A foie gras supplier said there is no proof that the method is inhumane. “A New York City foie gras ban will cost more than 400 immigrant workers their jobs,” said Daguin, the founder of the supplier, D’Artagnan. “If humane treatment is truly the issue here, we should be looking at factory-farm practices first before we shut down small farms.” At the very least, it should spark the bigger conversation of food production in America. It is not just foie gras production that indulges in animal cruelty, but large-scale corporation-backed meat production. In 2006, Chicago became the first American city to pass a foie gras ban. Two years later, the mayor, Richard M Daley, called it the ‘silliest’ law the city had ever passed and led a successful effort to have the ban overturned.
Steps to fame
New York’s latest, hyped-up attraction is a set of stairways. The “Joker Stairs”, located between some apartment buildings in the Bronx, earned its name and fame after being featured prominently in the movie, Joker. Since the film’s release, fans have flooded to the stairs, posed for photos and uploaded them. The Joker Stairs are the site of one of the movie’s most memorable scenes, in which Arthur Fleck, played by Joaquin Phoenix, embraces his murderous Joker identity and dances down the long stairway near his apartment.

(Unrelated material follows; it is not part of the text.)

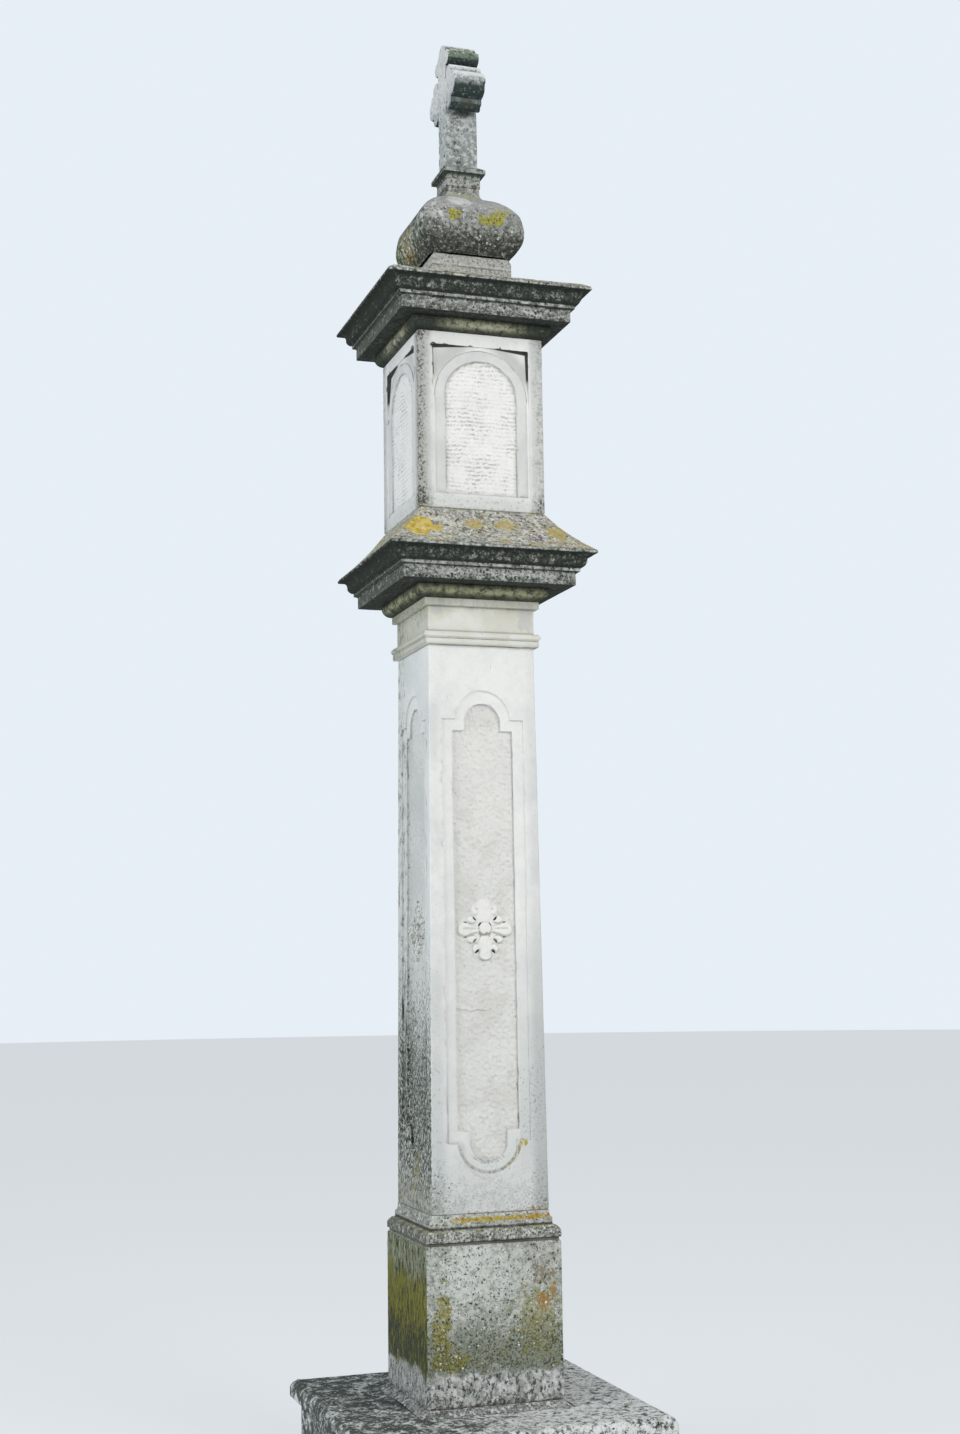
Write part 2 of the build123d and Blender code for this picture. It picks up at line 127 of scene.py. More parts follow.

When fans learned that the scene was filmed at the outdoor staircase connecting the Bronx’s Shakespeare and Anderson Avenues, they thronged to the site. Many wore costumes and Joker makeup, and played music from the film’s soundtrack. Images tagged #JokerStairs started appearing on Instagram. One video shows two Jokers playing table tennis on a landing. But the hype has led to some tension. Tourists or people from other boroughs might be excited about posing in front of a place important in pop culture, but local residents see it as a set of stairs drawing unwanted attention.
Party house ban
The CEO of Airbnb, Brian Chesky, announced that the company will be banning ‘party houses’ and reinforcing efforts to stop “abusive host and guest conduct”. This is a direct response to the deadly shooting during a Halloween party at an Airbnb rental. Guests of the home in Orinda, California threw a party for more than 100 people (in a room that had a maximum occupancy permit of 13) even though the owner had stated that parties are not allowed on the property. Five people were fatally shot.